RIMINI, Italy — former European Central Bank chief Mario Draghi delivered a stark message at the “What Horizon for Europe?” meeting in Rimini: the European Union cannot cling to past models of influence and must reinvent itself to survive in a harsher global order.

Draghi, who authored last year’s landmark report on EU competitiveness, told the audience that the era when Europe’s 450 million consumers guaranteed global leverage has “evaporated.” 

He cited U.S. tariffs on European goods, Washington’s push for higher defense spending, and China’s grip on rare earths as evidence of a shifting balance of power. Europe, he said, has been reduced to a “spectator” on the world stage.
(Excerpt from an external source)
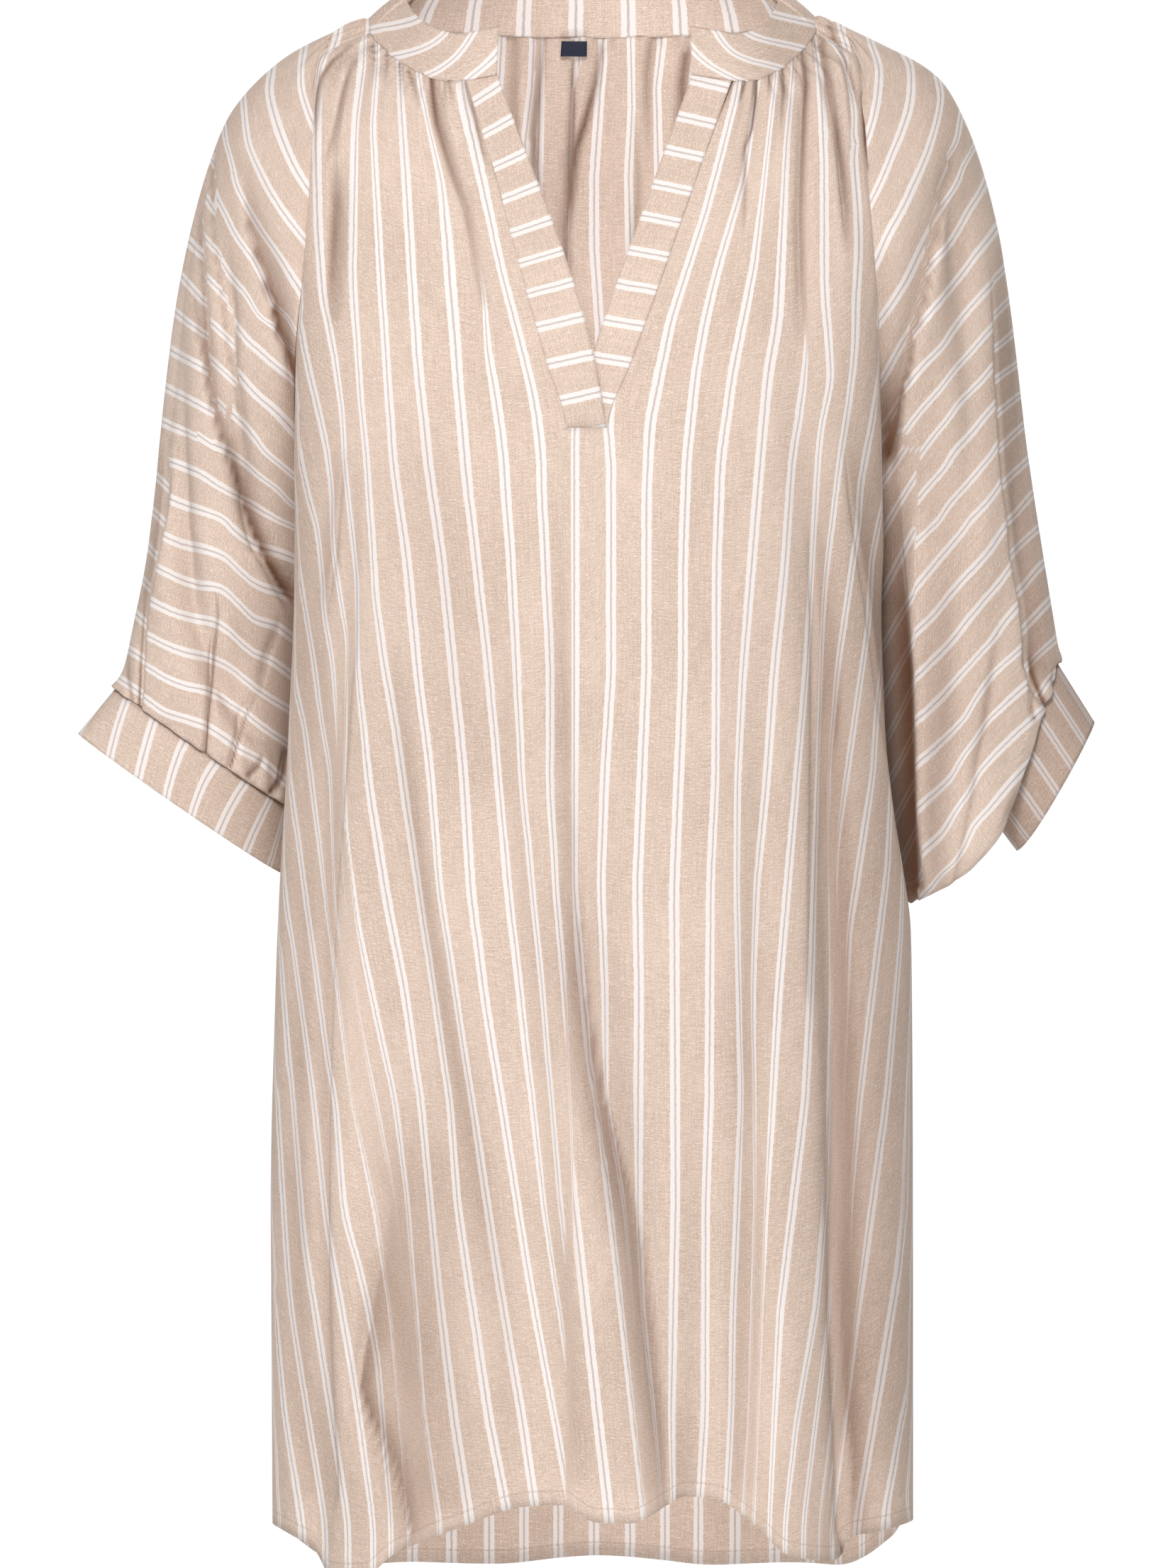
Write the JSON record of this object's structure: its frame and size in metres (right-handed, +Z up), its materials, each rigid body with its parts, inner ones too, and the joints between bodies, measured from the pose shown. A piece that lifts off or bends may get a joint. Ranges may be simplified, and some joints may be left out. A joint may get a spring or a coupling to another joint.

While the EU remains  the largest financial backer of Ukraine’s war effort, Draghi noted that it has played a marginal role in peace negotiations. In other crises – such as the bombing of Iran’s nuclear sites and the conflict in Gaza – Europe has stood on the sidelines while rivals assert raw power.

“The old European model is gone,” the ex-premier stated. To regain influence, he argued, the bloc must repair the Single Market, tear down  self-imposed barriers, and invest jointly in critical technologies to reduce strategic dependencies. “No European country alone has the resources to build the industrial capacity required to develop these technologies.” 

The stakes, Draghi insisted, are existential.  Generations that grew up taking democracy and peace for granted will only commit to Europe if it can deliver growth and security. 

He praised Europe’s capacity to act in crisis — joint borrowing during the pandemic,swift vaccine rollout, and a unified response to Russia’s invasion of Ukraine. Yet he warned that crisis-driven strength is not enough.

 “The challenge now,” he concluded,”is to act with the same determination in ordinary times.”

Ending on a hopeful note, he urged Europeans to turn skepticism into action, and called on the EU to step up from spectator to protagonist.